Transport Insights

The transport stories you won't see in the industry-friendly media

Author

Chris Ames

A year of failure at the DfT

As 2025 ends, I think it might be a good idea to produce a quick run-through of the things Labour hasn’t done on the transport front, and it’s quite a long list.

As I noted last week, promises that the first road safety strategy for a decade would be published by the end of the year have not been met.

There is no sign of a follow-up to the consultation on pavement parking, despite the (Tory) government consultation having closed five years ago.

In November 2024, the then transport secretary, Louise Haigh, set out the government’s vision for the first integrated national transport strategy in over two decades but it has failed to follow that through.

Ministers have given the Lower Thames Crossing planning permission but have yet to nail down how to pay for it and National Highways has a plan, but not the funding to begin to tackle road runoff.

On local roads, £2bn a year has been promised to fill and prevent potholes, but not yet.

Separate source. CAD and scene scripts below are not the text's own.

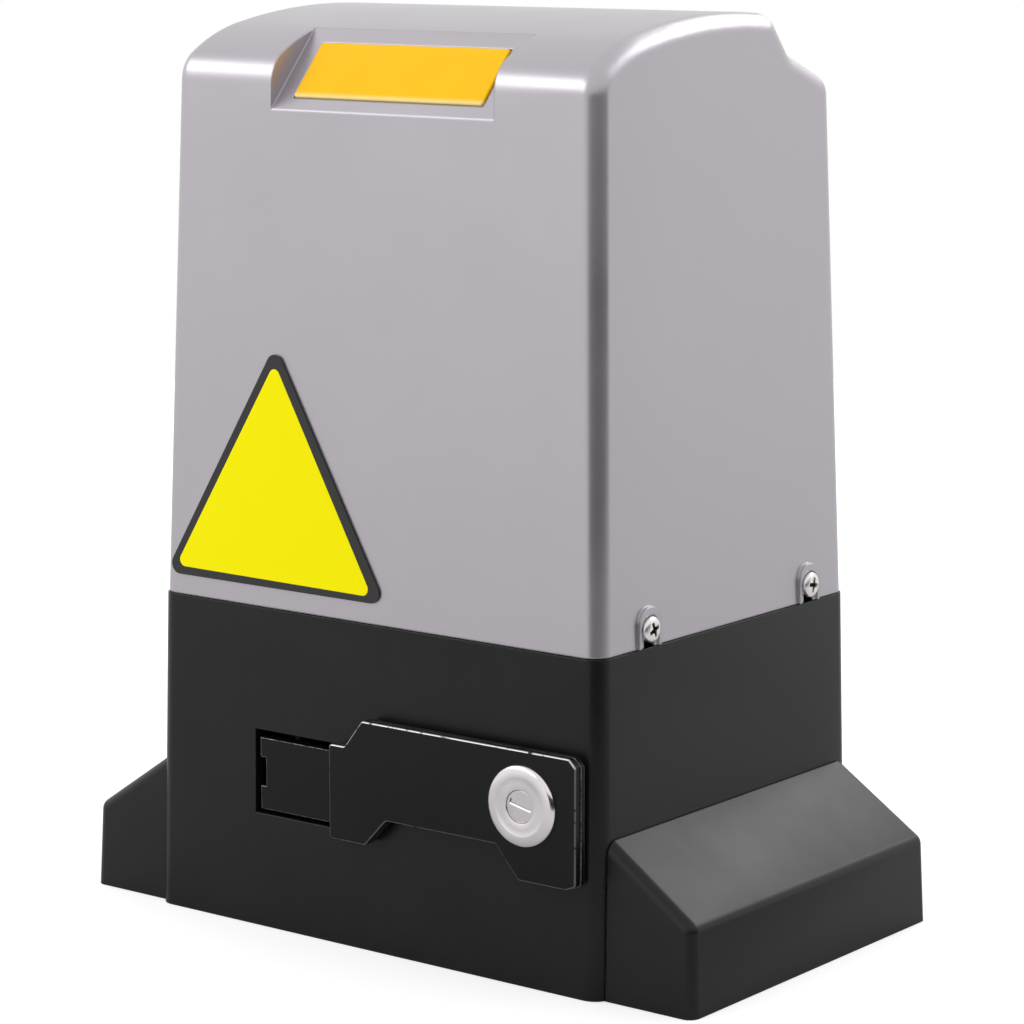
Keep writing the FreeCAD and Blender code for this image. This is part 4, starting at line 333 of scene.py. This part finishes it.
def turned_metal(name, colour, rough, axis, pitch=0.0005, centre=(0, 0, 0), recess_shading=False):
    """Turned or ground metal: fine rings round an axis seen in the gloss, and light stains.
    Where asked, the piece's own point attribute paints shade into its recesses."""
    material, shader, surface = new_material(name)
    place = shader.add("ShaderNodeTexCoord").outputs["Object"]
    turns = {"X": (0, math.pi / 2, 0), "Y": (math.pi / 2, 0, 0), "Z": (0, 0, 0)}
    moved = shader.add("ShaderNodeMapping",
                       {"Vector": place, "Location": tuple(-part for part in centre)})
    aligned = shader.add("ShaderNodeMapping",
                         {"Vector": moved.outputs[0], "Rotation": turns[axis]})
    rings = shader.add("ShaderNodeTexWave",
                       {"Vector": aligned.outputs[0], "Scale": 0.314 / pitch, "Distortion": 1.2,
                        "Detail": 2.0, "Detail Scale": 3.0},
                       wave_type="RINGS", rings_direction="Z")
    stains = shader.add("ShaderNodeTexNoise", {"Vector": place, "Scale": 90.0, "Detail": 5.0})
    tint = shader.blend(shader.span(stains.outputs["Fac"], 0.35, 0.7),
                        rgba(*(part * 0.90 for part in colour)), rgba(*colour))
    # Painted shade: a near-black colour in the slots and crosses, where shade falls.
    if recess_shading:
        depth = shader.add("ShaderNodeAttribute", attribute_name="painted_recess_shade")
        tint = shader.blend(depth.outputs["Fac"], tint, rgba(0.015, 0.013, 0.012))
    shader.feed(surface.inputs["Base Color"], tint)
    surface.inputs["Metallic"].default_value = 1.0
    shader.feed(surface.inputs["Roughness"],
                shader.span(rings.outputs["Fac"], 0.0, 1.0, rough * 0.8, rough * 1.25))
    relief = shader.add("ShaderNodeBump", {"Height": rings.outputs["Fac"], "Strength": 0.12,
                                           "Distance": 0.0001})
    shader.feed(surface.inputs["Normal"], relief.outputs[0])
    return material


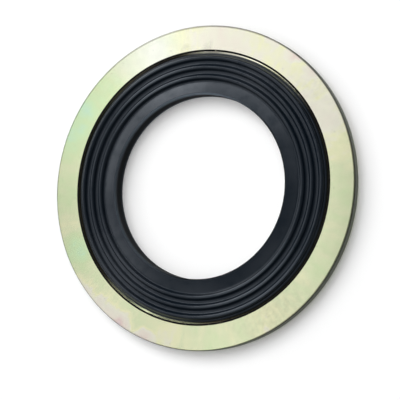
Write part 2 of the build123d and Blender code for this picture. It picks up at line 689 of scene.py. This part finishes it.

Similarly, the legislation to create Great British railways has been introduced, but there is no target date for implementation, other than a statement that “GBR is expected to be operational around 12 months after the bill receives Royal Assent.”

On the other hand, there is some new branding.

Also on the trains, a programme to roll-out contactless payments in South East England beyond London is still some way behind where it should be and a target date to start services on the first bit of East West rail has been missed.

Finally, if we take at face value that ministers really, really want to publish those smart motorway POPE reports that the Department for Transport has been suppressing, as soon as they have a “comms handling plan”, they have failed to deliver that.

Alternatively, they are just happy for now to have swept the bad news under the carpet.